The three men appeared at Chester Crown Court on 21 December 2022 to be sentenced.
Jason Perry, (below), 49, from Wallshaw Street, Oldham pleaded guilty to charges of conspiracy to steal stone, driving whilst disqualified and handling a stolen vehicle. He was sentenced to four years imprisonment.
Connor Lipinski, (below), 28, from Gale Court ,Rochdale admitted the conspiracy to steal stone at an earlier hearing. He was sentenced to three years imprisonment.
Owen Lipinski, 31 from Gale Court, Rochdale also pleaded guilty to conspiracy to steal stone. He was handed a 15 month suspended sentence.
Between January and March 2022 the men had taken historic York stones from Church of All Saints, Glossop, Derbyshire; St Cuthberts, Hassall, Lancashire; St Michael Church Aughton, Lancashire; St Ambrose CE Church, Grindleton, Lancashire; Ormskirk Parish Church, Lancashire; All Saints Church, Grindon, Staffordshire and St Mary’s Church, Astbury, Cheshire.
All the churches affected were of historic significance, with four being grade one listed. The total repair bill has come to approximately more than £125,000.
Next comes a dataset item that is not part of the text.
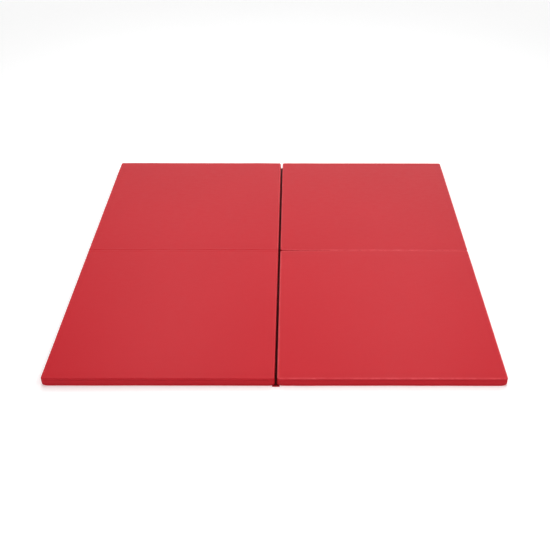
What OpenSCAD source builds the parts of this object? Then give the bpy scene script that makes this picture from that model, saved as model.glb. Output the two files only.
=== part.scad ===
// Folding gym mat: four square foam panels in vinyl covers, two by two.
// Units are millimetres. The origin is the middle of the mat on the floor,
// +Z is up, -Y is the front and +X is the right.
//
// The panels form a chain, front right - front left - back left - back right.
// The two centre hinges are strips along the bottom, so those panels fold
// bottom to bottom. The cross hinge is a strip along the top of the left
// half, so the back row folds top to top onto the front row. The right half
// of the cross line is a plain slit, which lets four thick panels stack.

/* [Mat] */
// Width of the whole mat, left to right
mat_w = 1220; // [1160:10:1500]
// Depth of the whole mat, front to back, without the hinge strip ends
mat_d = 1220; // [1160:10:1500]
// Width of the open gap between the left and right panels
gap_w = 7; // [5:0.5:12]
// How far the gap sits to the right of the middle
gap_x = 3.3; // [-5:0.1:5]
// Width of the tight cross line between the front and back panels
crease_w = 0.8; // [0.6:0.1:3]

/* [Panel] */
// Thickness of the foam slab
foam_t = 25.4; // [22:0.2:60]
// Thickness of the cover vinyl
vinyl_t = 0.8; // [0.5:0.1:1.5]
// Corner radius of a panel, seen from above
corner_r = 7; // [4:0.5:15]

/* [Hinge strips] */
// How far a bottom strip is lapped under each panel
base_lap = 6.5; // [5:0.5:15]
// How far the top strip is lapped over each panel
top_lap = 10; // [6:0.5:20]
// How far the bottom strips stand out at the front and back edges
strip_out = 3.5; // [0:0.5:6]

/* [Zip] */
// Length of the zip opening in each panel's outer wall
zip_l = 508; // [400:1:560]
// Height of the slot in the wall that the zip shows through
slot_h = 8.4; // [8:0.2:10]
// Depth kept free of foam behind the zip wall
zip_pocket = 4.2; // [4.2:0.1:6]
// Width of each zip tape
tape_w = 10.4; // [8:0.1:11]
// Thickness of each zip tape
tape_t = 0.5; // [0.4:0.1:0.8]
// Width of each half of the coil
coil_w = 2.4; // [2:0.1:3]
// Thickness of the coil
coil_t = 1.1; // [0.8:0.1:1.2]
// Length of the slider
slider_l = 11; // [9:0.5:14]
// Width of the slider across its front plate
slider_w = 7.2; // [6.8:0.1:7.6]
// Thickness of the slider's front and back plates
slider_plate = 0.9; // [0.7:0.1:0.9]
// Length of the end stop
stop_l = 6; // [4:0.5:8]

/* [Hidden] */
total_t = foam_t + 2 * vinyl_t;
half_w = mat_w / 2;
half_d = mat_d / 2;
left_w = half_w + gap_x - gap_w / 2;
right_w = half_w - gap_x - gap_w / 2;
panel_d = half_d - crease_w / 2;
mid_z = total_t / 2;
// where the zip starts and ends along the wall
zip_a = (panel_d - zip_l) / 2;
zip_b = zip_a + zip_l;
// height of a turned-in hem, and how far in from the outer face it reaches
hem_h = 6;
hem_in = 2.4;
// how far a hem and a tape run on past each end of the slot
hem_over = 10;
tape_over = 12;
// the free lines between the two tapes and between the two coil halves
tape_gap = 1.2;
coil_gap = 1.0;
// the slider's front face is set in this far from the outer face
slider_in = 0.2;
// the post between the slider's plates, and the lips on its front plate
post_w = 0.6;
post_l = 4;
lip_t = 0.5;
lip_h = 1.1;
// the slider's back plate starts behind the tapes
back_plate_in = 3.1;
back_plate_w = 6.4;
// where the slider stands with the zip closed
slider_start = zip_a + 3;
// height of the end stop, and its clearance at the end of the slot
stop_h = 6.4;
stop_end = 2;
// steps in a rounded corner
arc_steps = 8;
// how far a cutting block reaches past what it cuts
over = 1;
// what each node is called: row and side, then the piece
rows = ["front", "back"];
sides = ["left", "right"];
pieces = ["foam_core", "top_sheet", "base_sheet", "side_band", "zip_band",
          "zip_tape_upper", "zip_tape_lower", "zip_coil_upper",
          "zip_coil_lower", "zip_slider", "zip_end_stop"];
strips = ["centre_front_hinge_strip", "centre_back_hinge_strip",
          "cross_left_hinge_strip"];

cover_red = [0.78, 0.2, 0.24];
foam_grey = [0.86, 0.86, 0.84];
tape_dark = [0.35, 0.06, 0.08];
coil_dark = [0.22, 0.05, 0.06];
zip_metal = [0.62, 0.62, 0.64];

// points on a corner arc, from angle a0 to a1
function arc(cx, cy, r, a0, a1) =
    [for (i = [0 : arc_steps])
        let (a = a0 + (a1 - a0) * i / arc_steps)
        [cx + r * cos(a), cy + r * sin(a)]];

// a rectangle with rounded corners, as points
function rounded(x0, x1, y0, y1, r) = concat(
    arc(x0 + r, y0 + r, r, 180, 270),
    arc(x1 - r, y0 + r, r, 270, 360),
    arc(x1 - r, y1 - r, r, 0, 90),
    arc(x0 + r, y1 - r, r, 90, 180));

// Each panel is drawn with its outer corner at the origin: x runs in from
// the outer wall, y runs in from the outer edge to the cross line.
module place(row, side) {
    x = side == "left" ? -half_w : half_w;
    y = row == "front" ? -half_d : half_d;
    translate([x, y, 0])
        mirror([side == "left" ? 0 : 1, 0, 0])
            mirror([0, row == "front" ? 0 : 1, 0])
                children();
}

function panel_w(side) = side == "left" ? left_w : right_w;

// closed-cell foam slab, set back from the zip wall
module foam_core(side) {
    color(foam_grey)
        translate([0, 0, vinyl_t])
            linear_extrude(foam_t)
                polygon(rounded(zip_pocket, panel_w(side) - vinyl_t,
                                vinyl_t, panel_d - vinyl_t,
                                corner_r - vinyl_t));
}

// one flat sheet of the cover
module cover_sheet(side) {
    linear_extrude(vinyl_t)
        polygon(rounded(0, panel_w(side), 0, panel_d, corner_r));
}

// top of the cover; on the left it stops where the top hinge strip starts
module top_sheet(side) {
    color(cover_red)
        translate([0, 0, total_t - vinyl_t])
            difference() {
                cover_sheet(side);
                if (side == "left")
                    translate([-over, panel_d - top_lap, -over])
                        cube([left_w + 2 * over, top_lap + over, vinyl_t + 2 * over]);
            }
}

// bottom of the cover; it stops where the bottom hinge strip starts
module base_sheet(side) {
    color(cover_red)
        difference() {
            cover_sheet(side);
            translate([panel_w(side) - base_lap, -over, -over])
                cube([base_lap + over, panel_d + 2 * over, vinyl_t + 2 * over]);
        }
}

// wall of the cover on the three sides without a zip
module side_band(side) {
    w = panel_w(side);
    r = corner_r;
    ri = corner_r - vinyl_t;
    color(cover_red)
        translate([0, 0, vinyl_t])
            linear_extrude(foam_t)
                polygon(concat(
                    arc(r, r, r, 180, 270),
                    arc(w - r, r, r, 270, 360),
                    arc(w - r, panel_d - r, r, 0, 90),
                    arc(r, panel_d - r, r, 90, 180),
                    arc(r, panel_d - r, ri, 180, 90),
                    arc(w - r, panel_d - r, ri, 90, 0),
                    arc(w - r, r, ri, 360, 270),
                    arc(r, r, ri, 270, 180)));
}

// outer wall with the zip slot, its edges turned in as hems
module zip_band() {
    color(cover_red)
        difference() {
            union() {
                translate([0, corner_r, vinyl_t])
                    cube([vinyl_t, panel_d - 2 * corner_r, foam_t]);
                for (s = [-1, 1])
                    translate([vinyl_t,
                               zip_a - hem_over,
                               mid_z + s * (slot_h + hem_h) / 2 - hem_h / 2])
                        cube([hem_in - vinyl_t, zip_l + 2 * hem_over, hem_h]);
            }
            translate([-over, zip_a, mid_z - slot_h / 2])
                cube([hem_in + 2 * over, zip_l, slot_h]);
        }
}

// one woven tape, sewn behind a hem; up is 1 for the upper one
module zip_tape(up) {
    color(tape_dark)
        translate([hem_in,
                   zip_a - tape_over,
                   mid_z + up * (tape_gap + tape_w) / 2 - tape_w / 2])
            cube([tape_t, zip_l + 2 * tape_over, tape_w]);
}

// one half of the coil, on the face of its tape, as far as the end stop
module zip_coil(up) {
    color(coil_dark)
        translate([hem_in - coil_t,
                   zip_a + stop_end,
                   mid_z + up * (coil_gap + coil_w) / 2 - coil_w / 2])
            cube([coil_t, zip_l - 2 * stop_end - stop_l, coil_w]);
}

// slider: a front and a back plate joined by a post that runs between the
// halves of the coil, with side lips on the front plate
module zip_slider() {
    front_in = slider_in + slider_plate;
    color(zip_metal)
        translate([0, slider_start, mid_z])
            union() {
                translate([slider_in, 0, -slider_w / 2])
                    cube([slider_plate, slider_l, slider_w]);
                for (s = [-1, 1])
                    translate([front_in, 0, s * (slider_w - lip_t) / 2 - lip_t / 2])
                        cube([lip_h, slider_l, lip_t]);
                translate([front_in, 0, -post_w / 2])
                    cube([back_plate_in - front_in, post_l, post_w]);
                translate([back_plate_in, 0, -back_plate_w / 2])
                    cube([slider_plate, slider_l, back_plate_w]);
            }
}

// stop that holds both tapes together at the inner end of the zip
module zip_end_stop() {
    color(zip_metal)
        translate([hem_in - coil_t, zip_b - stop_end - stop_l, mid_z - stop_h / 2])
            cube([coil_t, stop_l, stop_h]);
}

// bottom hinge strip of one row, lapped under the panels on both sides
module centre_strip(row) {
    color(cover_red)
        translate([gap_x - gap_w / 2 - base_lap,
                   row == "front" ? -half_d - strip_out : crease_w / 2,
                   0])
            cube([gap_w + 2 * base_lap, panel_d + strip_out, vinyl_t]);
}

// top hinge strip of the left half, lapped over the panels on both sides
module cross_strip() {
    color(cover_red)
        translate([-half_w, -crease_w / 2 - top_lap, total_t - vinyl_t])
            cube([left_w, crease_w + 2 * top_lap, vinyl_t]);
}

// draws the piece p of one panel
module piece(side, p) {
    if (p == "foam_core") foam_core(side);
    if (p == "top_sheet") top_sheet(side);
    if (p == "base_sheet") base_sheet(side);
    if (p == "side_band") side_band(side);
    if (p == "zip_band") zip_band();
    if (p == "zip_tape_upper") zip_tape(1);
    if (p == "zip_tape_lower") zip_tape(-1);
    if (p == "zip_coil_upper") zip_coil(1);
    if (p == "zip_coil_lower") zip_coil(-1);
    if (p == "zip_slider") zip_slider();
    if (p == "zip_end_stop") zip_end_stop();
}

for (r = rows)
    for (s = sides)
        for (p = pieces)
            place(r, s) piece(s, p);

centre_strip("front");  // centre_front_hinge_strip
centre_strip("back");  // centre_back_hinge_strip
cross_strip();  // cross_left_hinge_strip
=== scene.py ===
"""Looks of the folding gym mat: sewn vinyl covers over foam, zips, hinge strips, light and camera.

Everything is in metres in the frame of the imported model. A panel is built in its own local
plane: u runs in from its outer (zip) wall, v runs in from its outer edge to the cross line.
"""
import math
import random

import bmesh
import bpy
import numpy as np
from mathutils import Matrix, Vector


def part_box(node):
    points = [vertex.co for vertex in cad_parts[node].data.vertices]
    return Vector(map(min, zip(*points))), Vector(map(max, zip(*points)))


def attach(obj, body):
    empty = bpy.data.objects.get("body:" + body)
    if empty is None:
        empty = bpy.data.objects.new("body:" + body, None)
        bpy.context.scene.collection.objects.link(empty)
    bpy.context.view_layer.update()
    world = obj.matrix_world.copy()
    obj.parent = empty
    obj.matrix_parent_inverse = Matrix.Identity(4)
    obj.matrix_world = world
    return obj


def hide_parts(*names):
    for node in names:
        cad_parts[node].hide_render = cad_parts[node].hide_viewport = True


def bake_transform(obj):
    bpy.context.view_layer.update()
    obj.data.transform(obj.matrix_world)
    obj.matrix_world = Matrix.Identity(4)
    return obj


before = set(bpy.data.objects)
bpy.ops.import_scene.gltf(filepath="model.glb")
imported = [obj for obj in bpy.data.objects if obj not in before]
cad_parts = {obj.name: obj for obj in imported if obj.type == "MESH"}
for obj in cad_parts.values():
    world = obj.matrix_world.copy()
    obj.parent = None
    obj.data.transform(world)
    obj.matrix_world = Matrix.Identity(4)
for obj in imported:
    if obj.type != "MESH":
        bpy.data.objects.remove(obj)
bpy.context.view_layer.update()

MM = 0.001

# ---------------------------------------------------------------- sizes, from the frame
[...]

Their spree came to an end when officers from Cheshire Constabulary’s Rural Crime Team identified Perry’s vehicle during their investigation into the theft at St Mary’s Church in Astbury. Perry’s vehicle was caught on CCTV at the church leading them to more and more evidence linking them to the crimes.
Raids were carried out on Wednesday 27 July at addresses in Middleton, Oldham and Rochdale by officers from Cheshire Constabulary’s Rural Crime Team with the assistance of colleagues from Lancashire, Staffordshire, Derbyshire, and Greater Manchester Police. The Lipinski’s and Perry were arrested simultaneously in the raids.
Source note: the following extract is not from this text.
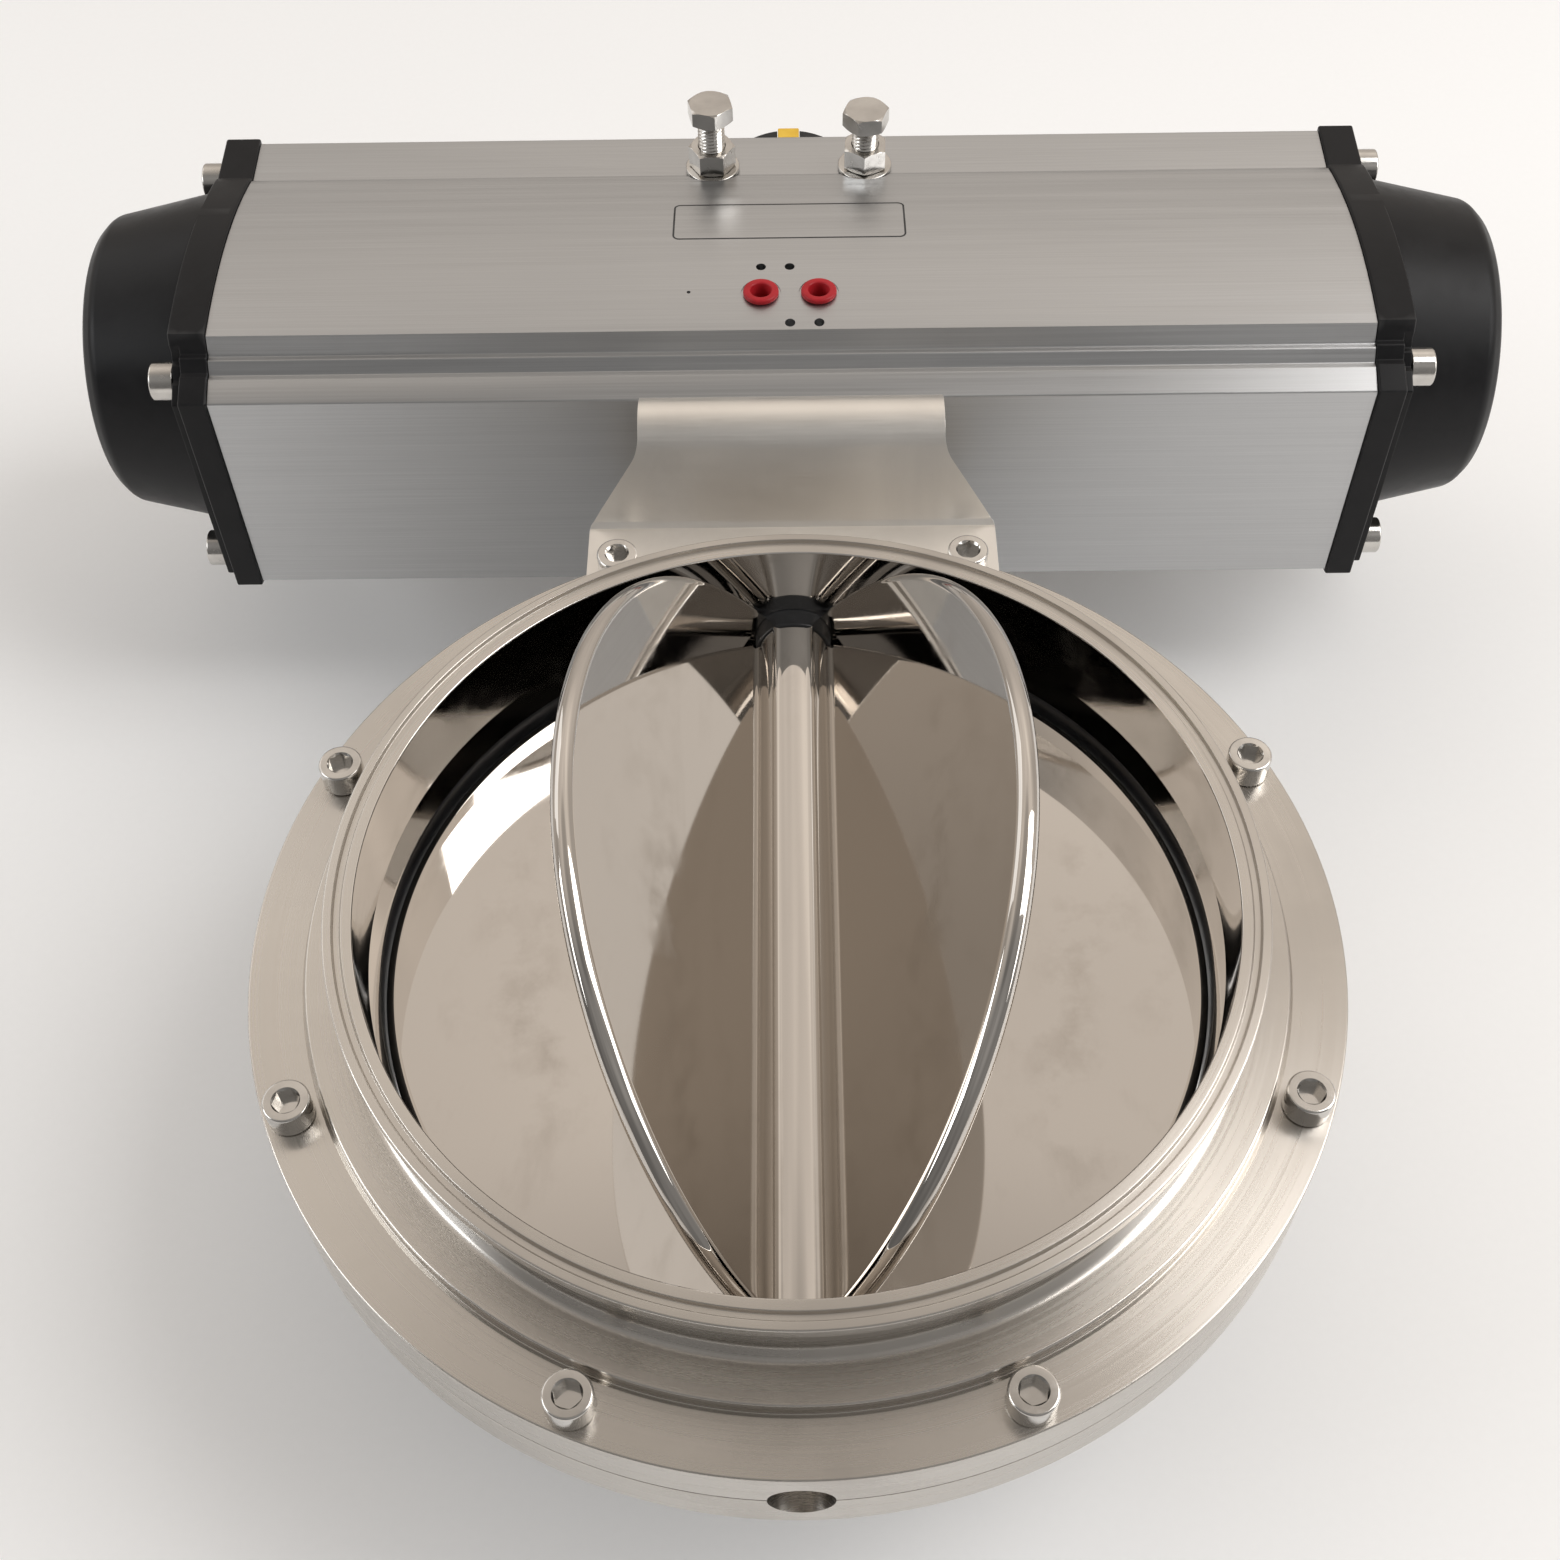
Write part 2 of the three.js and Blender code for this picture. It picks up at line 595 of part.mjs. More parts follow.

They were later charged with the conspiracy to commit the thefts and Perry was also charged with handling a stolen motor vehicle and driving while disqualified.
The investigation identified the location the stolen stone had been sold on to, which meant officers were able to arrange the return of some stone to three of the effected churches. A supplier of illicit number plates was also identified, searched under warrant and shut down. All three involved stolen vehicles were also recovered and returned to their rightful owners.
PC Rob Stordy said:
“By working together with other forces and with the expert help and advice from Historic England, we have brought these men to justice for pillaging our rich history.
“These crimes impacted the heart of our rural communities and left most of the paths impassable due to the damage the men had caused by removing the stones.
“I hope today’s result sends a message to thieves that rural crime is taken extremely seriously. We will do all we can to get justice for our rural residents and keep Cheshire a hostile environment for criminals.”
Mark Harrison, Head of Heritage Crime Strategy at Historic England said:
“The outcome of this case highlights the benefits of collaborative working between the Cheshire Constabulary, Crown Prosecution Service, church communities and Historic England and is an approach we shall continue to use when dealing with the theft of historic stone.
“The theft of stone from historic church buildings is serious organised acquisitive crime.
“Removing large areas of paving from church buildings has not just a serious financial impact on church communities but a significant impact on their morale.
“The stone stolen in this case will have historic and cultural value and its removal can lead to irreparable loss and damage not just to individual communities but to the whole nation, which is why tackling this type of heritage crime is so important.”